[BRIEF]
Can you write out all of the material below, word for word?

[DATA PROVIDED]

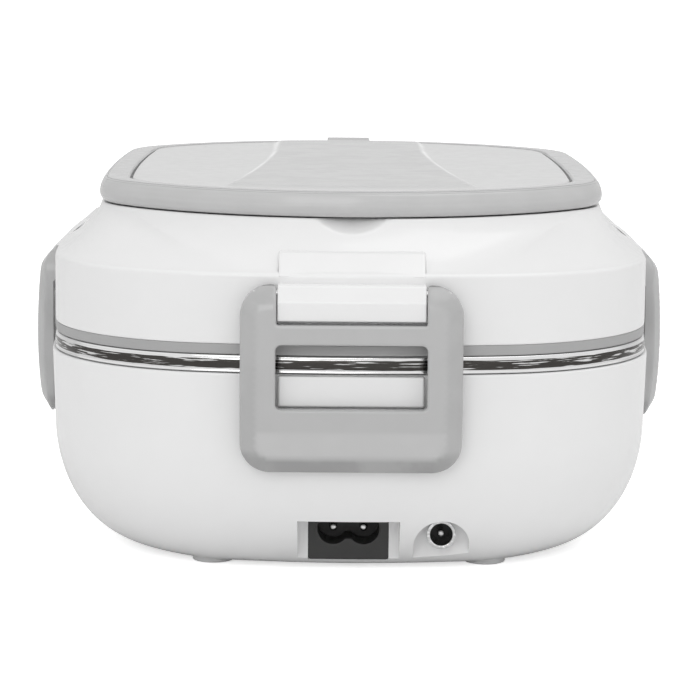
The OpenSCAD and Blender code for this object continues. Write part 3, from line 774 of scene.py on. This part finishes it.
def bowl_tools():
    """Everything that is taken out of the bowl: both niches, their sockets, pads and screws."""
    middle = (inlet_low[0] + inlet_high[0]) / 2
    arch = np.concatenate([
        [(jack[0] - jack_niche_r, floor_top), (jack[0] + jack_niche_r, floor_top)],
        arc((jack[0], niche_top - jack_niche_r), jack_niche_r, jack_niche_r, 0, 180, 32)])
    niche = rectangle(middle - inlet_niche_half, middle + inlet_niche_half, floor_top, niche_top)
    socket = rectangle(inlet_low[0], inlet_high[0], floor_top, inlet_high[2])
    tools = [
        prism(niche, 1, in_front, niche_y),
        prism(socket, 1, niche_y - 0.5, socket_back + 5),
        prism(arch, 1, in_front, niche_y),
        prism(circle(jack, jack_r), 1, niche_y - 0.5, socket_back),
    ]
    tools += [prism(circle(at, pad_r), 2, 0, pocket_top) for at in foot_at]
    tools += [prism(circle(at, screw_r, 24), 2, 0, pocket_top) for at in screw_at]
    return joined("bowl_tools", tools, recalculate=True)


print("niche plane at y =", round(niche_y, 1), "jack at", jack.round(1))

# %% The bowl
bowl_stations = plan(24, 16, 16)
corner_share = 2 * np.abs(bowl_stations[:, 2] * bowl_stations[:, 3])
depth_share = np.clip(1 - bowl_profile[:, 1] / bowl_top, 0, 1) ** 3
bowl = swept("bowl", bowl_profile, bowl_stations, closed=False,
             drawn_in=corner_pull * corner_share[:, None] * depth_share[None])
cut(bowl, bowl_tools())
dress(bowl, "base", "white_gloss", "base_shell")

# %% [markdown]
# ## Catches and pads
#
# Behind each clip's window a white block stands out of the bowl, and the lower bar of a closed
# clip lies just under it. It is a bar with drawn-in ends. The four pads below are turned discs with a soft
# edge, let into pockets in the bottom, and stand out of them by a millimetre.

# %% Catch blocks
catch_half = 19.95
catch_outline = soften([(-1.6, 50.0), (2.4, 50.0), (2.4, 58.4), (-1.6, 58.4)], [0, 0.5, 0.5, 0])
catch_points, catch_faces = bar(catch_outline, catch_half, 0.5)
catches = joined("catch_blocks", [(on_side(catch_points, k), catch_faces) for k in range(4)])
dress(catches, "base", "white_gloss", "base_shell")


# %% Foot pads
def disc(profile, centre, steps=40):
    """Profile (radius, height) carried round a full circle about a vertical axis at centre (x, y)."""
    a = np.linspace(0, 2 * math.pi, steps, endpoint=False)
    stations = np.stack([centre[0] + 0 * a, centre[1] + 0 * a, np.cos(a), np.sin(a)], 1)
    points = carry(np.asarray(profile, float), stations)
    return points.reshape(-1, 3), round_faces(*points.shape[:2])


pad_corners = [(1.0, 0.0), (pad_r, 0.0), (pad_r, pocket_top), (1.0, pocket_top)]
pads = joined("foot_pads", [disc(soften(pad_corners, [0, 0.4, 0.1, 0]), at) for at in foot_at])
dress(pads, "base", "foot_rubber", "rubber_feet")

# %% [markdown]
# ## Plates
#
# The clips and the mains inlet are plates with holes. Their outline is a closed curve with
# round corners, moved inwards ring by ring. Each ring is lowered by the height of a quarter circle,
# which rounds the edge. The middle is filled with points on a triangular grid and
# triangulated, and the height there is any function of x and z. The back is made the same
# way, and a wall joins the two.


# %% Outlines with round corners
def outline_of(corners, step=0.7):
    """Closed outline through (x, z, radius) corners: an arc tangent to both sides at each, and
    evenly spaced points on the straight runs between."""
    xy = np.array([c[:2] for c in corners], float)
    runs = []
    for k, (x, z, r) in enumerate(corners):
        a, b = xy[k - 1] - xy[k], xy[(k + 1) % len(xy)] - xy[k]
        a, b = a / np.linalg.norm(a), b / np.linalg.norm(b)
        half = math.acos(np.clip(a @ b, -1, 1)) / 2
        centre = xy[k] + (a + b) / np.linalg.norm(a + b) * r / math.sin(half)
        first, last = xy[k] + a * r / math.tan(half), xy[k] + b * r / math.tan(half)
        start = math.atan2(*(first - centre)[::-1])
        sweep = (math.atan2(*(last - centre)[::-1]) - start + math.pi) % (2 * math.pi) - math.pi
        t = start + sweep * np.linspace(0, 1, max(5, int(abs(sweep) * r / step) + 1))
        runs.append(centre + r * np.stack([np.cos(t), np.sin(t)], 1))
    points = []
    for k, run in enumerate(runs):
        gap = runs[(k + 1) % len(runs)][0] - run[-1]
        count = max(1, int(np.linalg.norm(gap) / step))
        points += [run, run[-1] + np.linspace(0, 1, count + 1)[1:-1, None] * gap]
    return np.concatenate(points)


def inside(points, outline):
    """True for points inside a closed outline, by counting the edges crossed on the way out."""
    a, b = outline[None], np.roll(outline, -1, axis=0)[None]
    x, z = points[:, None, 0], points[:, None, 1]
    spans = (a[..., 1] > z) != (b[..., 1] > z)
    rise = np.where(b[..., 1] == a[..., 1], 1e-12, b[..., 1] - a[..., 1])
    crossing = a[..., 0] + (z - a[..., 1]) * (b[..., 0] - a[..., 0]) / rise
    return (spans & (x < crossing)).sum(1) % 2 == 1


square = outline_of([(0, 0, 1), (10, 0, 1), (10, 10, 1), (0, 10, 1)])
print("a test square has", len(square), "points, middle inside:", inside(np.array([[5.0, 5.0]]), square))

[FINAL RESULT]
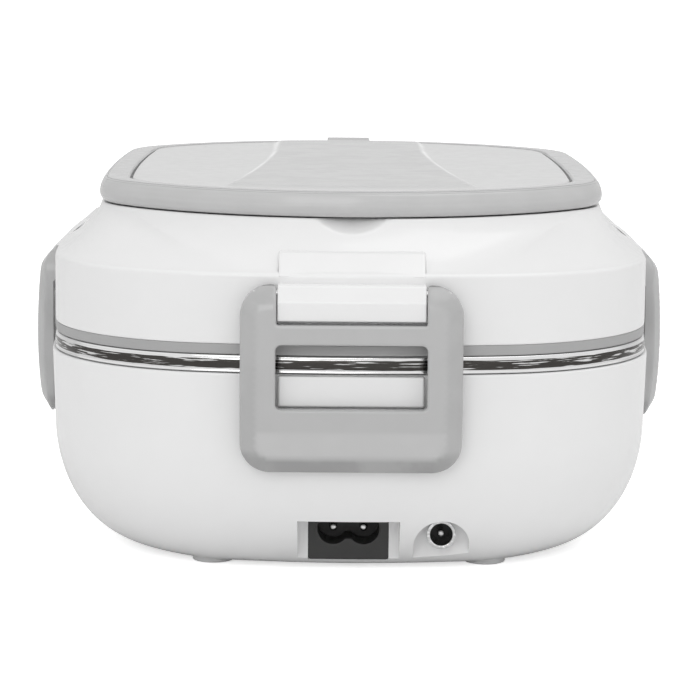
The OpenSCAD and Blender code for this object continues. Write part 3, from line 774 of scene.py on. This part finishes it.
def bowl_tools():
    """Everything that is taken out of the bowl: both niches, their sockets, pads and screws."""
    middle = (inlet_low[0] + inlet_high[0]) / 2
    arch = np.concatenate([
        [(jack[0] - jack_niche_r, floor_top), (jack[0] + jack_niche_r, floor_top)],
        arc((jack[0], niche_top - jack_niche_r), jack_niche_r, jack_niche_r, 0, 180, 32)])
    niche = rectangle(middle - inlet_niche_half, middle + inlet_niche_half, floor_top, niche_top)
    socket = rectangle(inlet_low[0], inlet_high[0], floor_top, inlet_high[2])
    tools = [
        prism(niche, 1, in_front, niche_y),
        prism(socket, 1, niche_y - 0.5, socket_back + 5),
        prism(arch, 1, in_front, niche_y),
        prism(circle(jack, jack_r), 1, niche_y - 0.5, socket_back),
    ]
    tools += [prism(circle(at, pad_r), 2, 0, pocket_top) for at in foot_at]
    tools += [prism(circle(at, screw_r, 24), 2, 0, pocket_top) for at in screw_at]
    return joined("bowl_tools", tools, recalculate=True)


print("niche plane at y =", round(niche_y, 1), "jack at", jack.round(1))

# %% The bowl
bowl_stations = plan(24, 16, 16)
corner_share = 2 * np.abs(bowl_stations[:, 2] * bowl_stations[:, 3])
depth_share = np.clip(1 - bowl_profile[:, 1] / bowl_top, 0, 1) ** 3
bowl = swept("bowl", bowl_profile, bowl_stations, closed=False,
             drawn_in=corner_pull * corner_share[:, None] * depth_share[None])
cut(bowl, bowl_tools())
dress(bowl, "base", "white_gloss", "base_shell")

# %% [markdown]
# ## Catches and pads
#
# Behind each clip's window a white block stands out of the bowl, and the lower bar of a closed
# clip lies just under it. It is a bar with drawn-in ends. The four pads below are turned discs with a soft
# edge, let into pockets in the bottom, and stand out of them by a millimetre.

# %% Catch blocks
catch_half = 19.95
catch_outline = soften([(-1.6, 50.0), (2.4, 50.0), (2.4, 58.4), (-1.6, 58.4)], [0, 0.5, 0.5, 0])
catch_points, catch_faces = bar(catch_outline, catch_half, 0.5)
catches = joined("catch_blocks", [(on_side(catch_points, k), catch_faces) for k in range(4)])
dress(catches, "base", "white_gloss", "base_shell")


# %% Foot pads
def disc(profile, centre, steps=40):
    """Profile (radius, height) carried round a full circle about a vertical axis at centre (x, y)."""
    a = np.linspace(0, 2 * math.pi, steps, endpoint=False)
    stations = np.stack([centre[0] + 0 * a, centre[1] + 0 * a, np.cos(a), np.sin(a)], 1)
    points = carry(np.asarray(profile, float), stations)
    return points.reshape(-1, 3), round_faces(*points.shape[:2])


pad_corners = [(1.0, 0.0), (pad_r, 0.0), (pad_r, pocket_top), (1.0, pocket_top)]
pads = joined("foot_pads", [disc(soften(pad_corners, [0, 0.4, 0.1, 0]), at) for at in foot_at])
dress(pads, "base", "foot_rubber", "rubber_feet")

# %% [markdown]
# ## Plates
#
# The clips and the mains inlet are plates with holes. Their outline is a closed curve with
# round corners, moved inwards ring by ring. Each ring is lowered by the height of a quarter circle,
# which rounds the edge. The middle is filled with points on a triangular grid and
# triangulated, and the height there is any function of x and z. The back is made the same
# way, and a wall joins the two.


# %% Outlines with round corners
def outline_of(corners, step=0.7):
    """Closed outline through (x, z, radius) corners: an arc tangent to both sides at each, and
    evenly spaced points on the straight runs between."""
    xy = np.array([c[:2] for c in corners], float)
    runs = []
    for k, (x, z, r) in enumerate(corners):
        a, b = xy[k - 1] - xy[k], xy[(k + 1) % len(xy)] - xy[k]
        a, b = a / np.linalg.norm(a), b / np.linalg.norm(b)
        half = math.acos(np.clip(a @ b, -1, 1)) / 2
        centre = xy[k] + (a + b) / np.linalg.norm(a + b) * r / math.sin(half)
        first, last = xy[k] + a * r / math.tan(half), xy[k] + b * r / math.tan(half)
        start = math.atan2(*(first - centre)[::-1])
        sweep = (math.atan2(*(last - centre)[::-1]) - start + math.pi) % (2 * math.pi) - math.pi
        t = start + sweep * np.linspace(0, 1, max(5, int(abs(sweep) * r / step) + 1))
        runs.append(centre + r * np.stack([np.cos(t), np.sin(t)], 1))
    points = []
    for k, run in enumerate(runs):
        gap = runs[(k + 1) % len(runs)][0] - run[-1]
        count = max(1, int(np.linalg.norm(gap) / step))
        points += [run, run[-1] + np.linspace(0, 1, count + 1)[1:-1, None] * gap]
    return np.concatenate(points)


def inside(points, outline):
    """True for points inside a closed outline, by counting the edges crossed on the way out."""
    a, b = outline[None], np.roll(outline, -1, axis=0)[None]
    x, z = points[:, None, 0], points[:, None, 1]
    spans = (a[..., 1] > z) != (b[..., 1] > z)
    rise = np.where(b[..., 1] == a[..., 1], 1e-12, b[..., 1] - a[..., 1])
    crossing = a[..., 0] + (z - a[..., 1]) * (b[..., 0] - a[..., 0]) / rise
    return (spans & (x < crossing)).sum(1) % 2 == 1


square = outline_of([(0, 0, 1), (10, 0, 1), (10, 10, 1), (0, 10, 1)])
print("a test square has", len(square), "points, middle inside:", inside(np.array([[5.0, 5.0]]), square))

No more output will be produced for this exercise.